RM Sotheby’s macht Station in München



Zu den mehr als 20 Versteigerungen wertvoller Sammlerautos, die das Auktionshaus RM Sotheby’s aus Kanada in der Neuen und der Alten Welt zwischen Monterey, Monaco und Mailand alljährlich veranstaltet, kommt jetzt erstmals ein weiterer Ort mit dem Anfangsbuchstaben „M“ dazu, nämlich München.

„Die Stadt ist zweifellos eines der wichtigsten Zentren der Automobilkultur in Europa und damit der ideale Ort, um unseren jährlichen Auktionskalender zu erweitern“
, heißt es in einer Mitteilung des Unternehmens.

Als Veranstaltungsort haben sich die Auktionatoren die Münchener Motorworld ausgesucht, wo am 26. November ab 10 Uhr der Hammer fallen soll. Auf dem Gelände des ehemaligen Ausbesserungswerkes der Deutschen Bahn in München-Freimann entstand ein spektakulärer Veranstaltungsort mit einer Reihe exklusiver Automarken, Workshops, Geschäften, Restaurants und einem Hotel. Mehr als 70 Fahrzeuge, darunter sieben Motorräder, sollen dort einen neuen Eigentümer finden, wobei natürlich die üblichen Verdächtigen einen beträchtlichen Teil stellen, aber nicht den größten.

Neben 15 Modellen von Ferrari, sechs von Mercedes und fünf von Porsche stammen 32 – also knapp die Hälfte des gesamten Angebots – aus einer kompletten Sammlung bayerischer Pretiosen namens „The Bavarian Legends Collection“ (Sammlung Bayerischer Legenden). So schlägt Sotheby’s einen Bogen zur bayerischen Weißwurstmetropole. Die Palette reicht vom 1958er BMW 507 Roadster zum Schätzpreis zwischen 1,6 und zwei Millionen Euro über einen BMW 328 Roadster von 1938 (350 000 bis 600 000 Euro), einem 1959er BMW 502 3.2 Super (30 000 bis 50 000 Euro) bis zu einer BMW Isetta zum gleichen Schätzpreis und aus dem selben Jahr.

Der zweisitzige BMW 507 Roadster – das Auto gilt bis heute als Ikone des Automobildesigns – kam in der zweiten Hälfte der 1950er-Jahre als direkte Konkurrenz zum Mercedes 300 SL auf den Markt, der ab Frühjahr 1957 nicht mehr mit Flügeltüren, sondern nur noch als Cabrio erhältlich war.
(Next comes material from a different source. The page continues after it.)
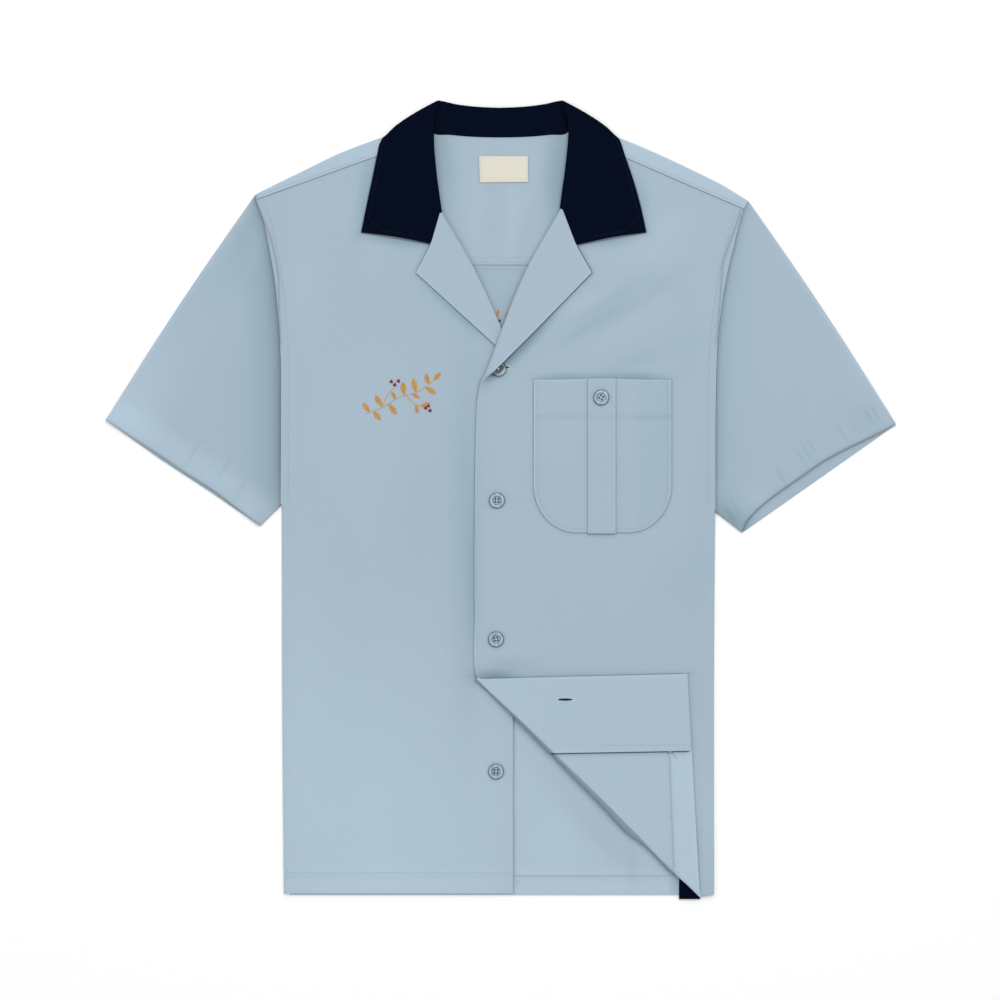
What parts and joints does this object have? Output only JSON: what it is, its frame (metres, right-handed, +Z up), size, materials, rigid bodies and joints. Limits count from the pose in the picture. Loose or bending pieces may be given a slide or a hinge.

Das von Albrecht Graf von Goertz entworfene Modell, von dem nur 252 Exemplare vom Band liefen, lag zu seiner Zeit mit rund 26.500 Mark preislich auf dem Niveau des Stuttgarter Kontrahenten, was dem Fünfeinhalbfachen des durchschnittlichen Jahreseinkommens eines Arbeitnehmers entsprach. Hans Stuck nahm mit dem Wagen erfolgreich an Bergrennen teil. Zu den prominenten Kunden zählten zum Beispiel Alain Delon, Ursula Andress, Toni Sailer, Elvis Presley und der britische Rennfahrer John Surtees.



Ebenfalls als einen lupenreinen Sportwagen präsentierte BMW ab Mitte der 1930er-Jahre den 328 Roadster. Erstmals zu sehen war der in Eisenach gebaute Zweisitzer 1936 beim Eifelrennen auf der Nordschleife des Nürburgrings, wo er unter Ernst Jakob Henne mit einem Durchschnitt von 101,6 km/h die Klasse der Sportwagen bis 2000 ccm ohne Kompressor gewann. Später machte er bei zahlreichen legendären Motorsport-Wettbewerben wie der Mille Miglia in Italien (mit einer Aluminiumkarrosserie), den 24 Stunden von Le Mans in Frankreich oder auf der Avus in Berlin Furore.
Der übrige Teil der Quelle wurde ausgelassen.